Task statement:
Reproduce exactly the lines from the one containing "depsgraph = bpy.context.evaluated_depsgraph_get()" through the one containing "imported = [obj", both included, and nothing else.

Material:
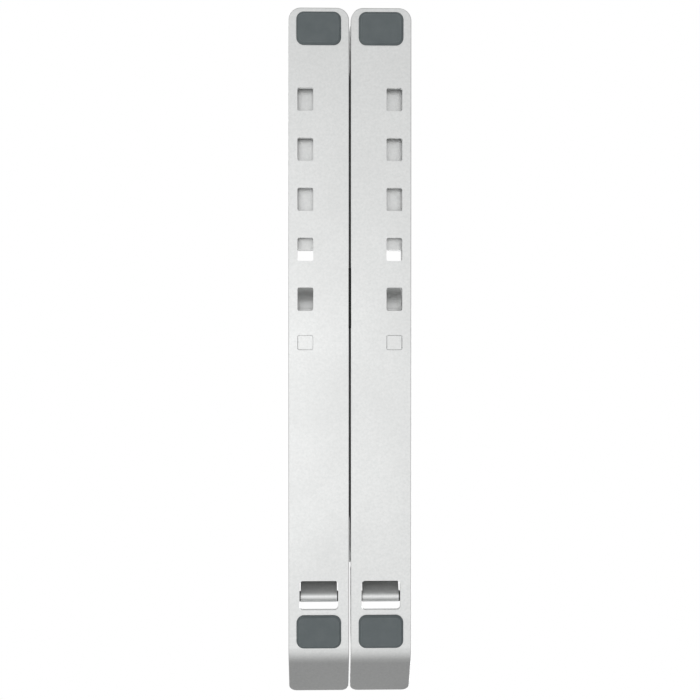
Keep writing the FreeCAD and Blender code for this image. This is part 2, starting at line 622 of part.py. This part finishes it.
def slide_guide():
    """Angle rail with a long slot that the link's roller runs in."""
    body = new_body("slide_guide_right")
    rear = f"({REAR_PIVOT} + guide_rear_end)"
    front = f"({REAR_PIVOT} - slide_travel - guide_front_end)"
    profile = outline(body, "guide_profile", "XZ_Plane", [
        ("guide_inner", "base_top - guide_plate"),
        ("guide_outer - guide_plate", "base_top - guide_plate"),
        ("guide_outer - guide_plate", BASE_TOP_FACE),
        ("guide_outer", BASE_TOP_FACE),
        ("guide_outer", "base_top"),
        ("guide_inner", "base_top"),
    ], f"-{rear}")
    pad(body, profile, f"{rear} - {front}")
    half = "guide_slot / 2"
    cut_through(body, rectangle(body, "guide_slot_run", "XY_Plane", f"pivot_inset - {half}",
                                f"pivot_inset + {half}", f"{REAR_PIVOT} - slide_travel", REAR_PIVOT))
    for end, place in (("front", f"{REAR_PIVOT} - slide_travel"), ("rear", REAR_PIVOT)):
        cut_through(body, circle(body, f"guide_slot_{end}", "XY_Plane", "pivot_inset", place, half))
    return body


def lip_pad():
    """Silicone pad on the inner face of the lip, modelled flat and then laid on the slope."""
    body = new_body("lip_pad_right")
    pad(body, rectangle(body, "lip_pad_outline", "XY_Plane", f"{INNER} + lip_pad_margin",
                        f"{OUTER} - lip_pad_margin", "-lip_pad_start - lip_pad_length", "-lip_pad_start"),
        "lip_pad_height")
    thick = size("lip_pad_height")
    fillet(body, "lip_pad_corners", "lip_pad_corner", lambda e: edge_is(e, dx=0, dy=0, dz=thick))
    tilt = FreeCAD.Rotation(FreeCAD.Vector(-1, 0, 0), size("lip_angle"))
    body.Placement = FreeCAD.Placement(FreeCAD.Vector(), tilt)
    bend_inner = "(bend_radius - base_plate)"
    bind(body, "Placement.Rotation.Angle", "lip_angle * 1 deg")
    bind(body, "Placement.Base.y", f"bend_start - {bend_inner} * sin(lip_angle)")
    bind(body, "Placement.Base.z", f"foot_height + bend_radius - {bend_inner} * cos(lip_angle)")
    return body


def soft_pads():
    """Feet under the base bar and pads on top of the upper arm."""
    made = []
    feet = (("rear_foot_right", "rear_foot_place"), ("front_foot_right", "front_foot_place"))
    for label, place in feet:
        made.append(block(label, f"{MIDDLE} - foot_width / 2", f"{MIDDLE} + foot_width / 2",
                          f"{place} - foot_length / 2", f"{place} + foot_length / 2",
                          "0", "foot_height", "foot_corner", "low"))
    rests = (
        ("rear_pad_right", "(arm_rear - rear_pad_inset - pad_length)"),
        ("front_pad_right", f"({ARM_FRONT} + front_pad_inset)"),
    )
    for label, front in rests:
        made.append(block(label, f"{INNER} + pad_margin", f"{OUTER} - pad_margin", front, f"{front} + pad_length",
                          "arm_top", "pad_height", "pad_corner", "high"))
    return made


# ---------------------------------------------------------------- scissor

def cross_link(label, low, side):
    """One flat link. It is drawn along Y about the centre rivet, then turned to its folded angle."""
    body = new_body(label)
    half = "link_width / 2"
    reach = "sqrt(link_reach * link_reach + pivot_inset * pivot_inset)"
    pad(body, rectangle(body, label + "_bar", "XY_Plane", f"-{half}", half, f"-{reach}", reach, low), "link_plate")
    for end, sign in (("front", "-"), ("rear", "")):
        round_end = new_sketch(body, f"{label}_{end}_end", "XY_Plane", low)
        round_end.addGeometry(Part.Circle(FreeCAD.Vector(0, 1, 0), FreeCAD.Vector(0, 0, 1), 1.0))
        round_end.addConstraint(Sketcher.Constraint("PointOnObject", 0, 3, -2))
        place = round_end.addConstraint(Sketcher.Constraint("DistanceY", -1, 1, 0, 3, 1.0))
        bind(round_end, f"Constraints[{place}]", f"{sign}{reach}")
        radius = round_end.addConstraint(Sketcher.Constraint("Radius", 0, 1.0))
        bind(round_end, f"Constraints[{radius}]", half)
        pad(body, round_end, "link_plate")
    bores = new_sketch(body, label + "_bores", "XY_Plane")
    holes = (("-" + reach, "rivet_radius"), (reach, "slider_radius"))
    for number, (place, hole) in enumerate(holes):
        bores.addGeometry(Part.Circle(FreeCAD.Vector(0, 1, 0), FreeCAD.Vector(0, 0, 1), 1.0))
        bores.addConstraint(Sketcher.Constraint("PointOnObject", number, 3, -2))
        index = bores.addConstraint(Sketcher.Constraint("DistanceY", -1, 1, number, 3, 1.0))
        bind(bores, f"Constraints[{index}]", place)
        index = bores.addConstraint(Sketcher.Constraint("Radius", number, 1.0))
        bind(bores, f"Constraints[{index}]", hole)
    bores.addGeometry(Part.Circle(FreeCAD.Vector(0, 0, 0), FreeCAD.Vector(0, 0, 1), 2.0))
    bores.addConstraint(Sketcher.Constraint("Coincident", 2, 3, -1, 1))
    index = bores.addConstraint(Sketcher.Constraint("Radius", 2, 2.0))
    bind(bores, f"Constraints[{index}]", "rivet_radius + running_fit")
    cut_through(body, bores)
    axis = FreeCAD.Vector(0, 0, side)
    body.Placement = FreeCAD.Placement(FreeCAD.Vector(), FreeCAD.Rotation(axis, 3))
    bind(body, "Placement.Rotation.Angle", "atan(pivot_inset / link_reach)")
    bind(body, "Placement.Base.y", "hub_place")
    return body


def scissor_pivots(side, front_low, rear_low):
    """Fixed stud and its washer at the front, pin and roller at the rear, for one side's links."""
    sign = "-" if side == "left" else ""
    across = f"{sign}pivot_inset"
    front_top = f"({front_low} + link_plate)"
    under_head = f"({front_top} + head_gap)"
    node(turned(f"stud_{side}", "z", [
        ("stud_radius", BASE_TOP_FACE, under_head),
        ("stud_head", under_head, f"{under_head} + head_height"),
    ], x=across, y=FRONT_PIVOT), f"pivot_stud_{side}")
    node(tube(f"washer_{side}", "z", "pivot_washer", "stud_radius", STIFFENER_TOP, front_low,
              x=across, y=FRONT_PIVOT), f"pivot_washer_{side}")
    # The roller is a little longer than the guide is thick, and the pin's head sits just above it.
    roller_low = "(base_top - guide_plate - head_gap)"
    roller_top = "(base_top + head_gap)"
    slider_top = f"({roller_top} + head_gap)"
    node(turned(f"slider_{side}", "z", [
        ("slider_tail", f"{rear_low} - slider_tail_height", rear_low),
        ("slider_radius", rear_low, slider_top),
        ("slider_head", slider_top, f"{slider_top} + slider_head_height"),
    ], x=across, y=REAR_PIVOT), f"slider_pin_{side}")
    node(tube(f"roller_{side}", "z", "guide_slot / 2 - roller_play", "slider_radius + running_fit",
              roller_low, roller_top, x=across, y=REAR_PIVOT), f"slider_roller_{side}")


def centre_pieces():
    """Rivet through both links, the black washer under them and the thin one between them."""
    middle = {"x": "0", "y": "hub_place"}
    lower_top = "(link_low + link_plate)"
    upper_top = f"({UPPER_LINK_LOW} + link_plate)"
    washer_low = "(link_low - washer_plate)"
    node(turned("rivet", "z", [
        ("rivet_tail", f"{BASE_TOP_FACE} + head_gap", washer_low),
        ("rivet_radius", washer_low, upper_top),
        ("rivet_head", upper_top, f"{upper_top} + head_height"),
    ], **middle), "centre_rivet")
    node(tube("centre", "z", "notch_length / 2 - washer_play", "rivet_radius", washer_low, "link_low", **middle),
         "centre_washer")
    node(tube("between", "z", "link_washer", "rivet_radius", lower_top, UPPER_LINK_LOW, **middle), "link_washer")


# ---------------------------------------------------------------- hinge pins and bushes

def hinge_pins():
    """Pins and bushes that run across the arm, at the front hinge and at the strut's hinge."""
    front = {"y": "hinge_place", "z": "hinge_level"}
    prop = {"y": "strut_place", "z": "strut_level"}
    pins = []
    pin_steps = [("pin_radius", f"{INNER} + side_play", f"{OUTER} - side_play")]
    pins.append(node(turned("front_pin", "x", pin_steps, **front), "front_hinge_pin_right"))
    bushes = doc.addObject("Part::Compound", "front_bushes")
    sides = (
        (f"{INNER} + base_flange", f"{MIDDLE} - hinge_width / 2 - side_play / 2"),
        (f"{MIDDLE} + hinge_width / 2 + side_play / 2", f"{OUTER} - base_flange"),
    )
    bushes.Links = [tube(f"front_bush{number}", "x", "hinge_bush", "pin_radius", start, end, **front)
                    for number, (start, end) in enumerate(sides)]
    pins.append(node(bushes, "hinge_spacers_right"))
    pins.append(node(turned("strut_pin", "x", pin_steps, **prop), "strut_pivot_pin_right"))
    pins.append(node(tube("strut_bush_ring", "x", "strut_bush", "pin_radius", f"{ARM_INNER} + arm_flange",
                          "strut_inner - side_play", **prop), "strut_spacer_right"))
    return pins


right_pieces = [base_arm(), upper_arm(), strut(), stiffener_plate(), slide_guide(), lip_pad()]
right_pieces += soft_pads()
right_pieces += hinge_pins()
doc.recompute()
for piece in right_pieces:
    mirrored(piece)

cross_link("cross_link_lower", "link_low", -1)
cross_link("cross_link_upper", UPPER_LINK_LOW, 1)
scissor_pivots("left", "link_low", UPPER_LINK_LOW)
scissor_pivots("right", UPPER_LINK_LOW, "link_low")
centre_pieces()
doc.recompute()

# ---------------------------------------------------------------- checks and files
for thing in doc.Objects:
    if "Invalid" in thing.State or "Error" in thing.State:
        raise RuntimeError(f"{thing.Name} failed: {thing.State}")
os.makedirs("parts", exist_ok=True)
for piece in nodes:
    shape = piece.Shape
    if shape.isNull() or not shape.isValid():
        raise RuntimeError(f"{piece.Label} has no valid shape")
    shape.exportStep(f"parts/{piece.Label}.step")
    box = shape.BoundBox
    print(f"{piece.Label:24s} solids {len(shape.Solids)}  volume {shape.Volume:9.1f}"
          f"  x {box.XMin:7.2f} {box.XMax:7.2f}  y {box.YMin:8.2f} {box.YMax:8.2f}"
          f"  z {box.ZMin:6.2f} {box.ZMax:6.2f}")
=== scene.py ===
import bmesh
import bpy
import json
import math
from mathutils import Matrix, Vector


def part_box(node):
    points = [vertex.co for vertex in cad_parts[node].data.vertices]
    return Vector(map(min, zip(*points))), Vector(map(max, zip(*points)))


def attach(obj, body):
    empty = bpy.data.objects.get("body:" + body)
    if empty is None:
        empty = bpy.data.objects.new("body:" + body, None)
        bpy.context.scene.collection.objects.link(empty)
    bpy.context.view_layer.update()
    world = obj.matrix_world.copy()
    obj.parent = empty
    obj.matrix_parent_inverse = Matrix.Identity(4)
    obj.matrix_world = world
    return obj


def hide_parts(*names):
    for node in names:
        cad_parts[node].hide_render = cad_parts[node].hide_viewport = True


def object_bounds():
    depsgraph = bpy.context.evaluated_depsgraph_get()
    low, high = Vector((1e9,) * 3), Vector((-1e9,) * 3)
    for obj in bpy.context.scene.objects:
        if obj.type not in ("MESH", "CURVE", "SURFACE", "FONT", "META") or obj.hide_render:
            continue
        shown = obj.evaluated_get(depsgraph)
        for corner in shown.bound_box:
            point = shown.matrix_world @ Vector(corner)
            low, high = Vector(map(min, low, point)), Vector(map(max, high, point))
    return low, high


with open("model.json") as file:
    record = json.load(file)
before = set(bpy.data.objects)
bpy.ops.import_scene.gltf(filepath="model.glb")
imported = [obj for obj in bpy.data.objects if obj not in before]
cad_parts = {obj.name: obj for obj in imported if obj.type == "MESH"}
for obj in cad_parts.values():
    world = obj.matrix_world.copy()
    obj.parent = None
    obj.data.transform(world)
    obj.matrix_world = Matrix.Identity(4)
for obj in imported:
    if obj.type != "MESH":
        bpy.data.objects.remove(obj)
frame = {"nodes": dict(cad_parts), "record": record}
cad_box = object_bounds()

MM = 0.001
SIDES = ("left", "right")
FINE_GRAIN = 0.02 * MM    # height of the finest grain in a surface
COARSE_GRAIN = 0.03 * MM

low, high = cad_box
middle = (low + high) / 2


# ---------------------------------------------------------------- node helpers

BEVEL_SAMPLES = 4
# The colour sockets of a Mix node, by number because its other kinds of socket have the same names.
FIRST_COLOUR = 6
SECOND_COLOUR = 7
MIXED_COLOUR = 2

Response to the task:
    depsgraph = bpy.context.evaluated_depsgraph_get()
    low, high = Vector((1e9,) * 3), Vector((-1e9,) * 3)
    for obj in bpy.context.scene.objects:
        if obj.type not in ("MESH", "CURVE", "SURFACE", "FONT", "META") or obj.hide_render:
            continue
        shown = obj.evaluated_get(depsgraph)
        for corner in shown.bound_box:
            point = shown.matrix_world @ Vector(corner)
            low, high = Vector(map(min, low, point)), Vector(map(max, high, point))
    return low, high


with open("model.json") as file:
    record = json.load(file)
before = set(bpy.data.objects)
bpy.ops.import_scene.gltf(filepath="model.glb")
imported = [obj for obj in bpy.data.objects if obj not in before]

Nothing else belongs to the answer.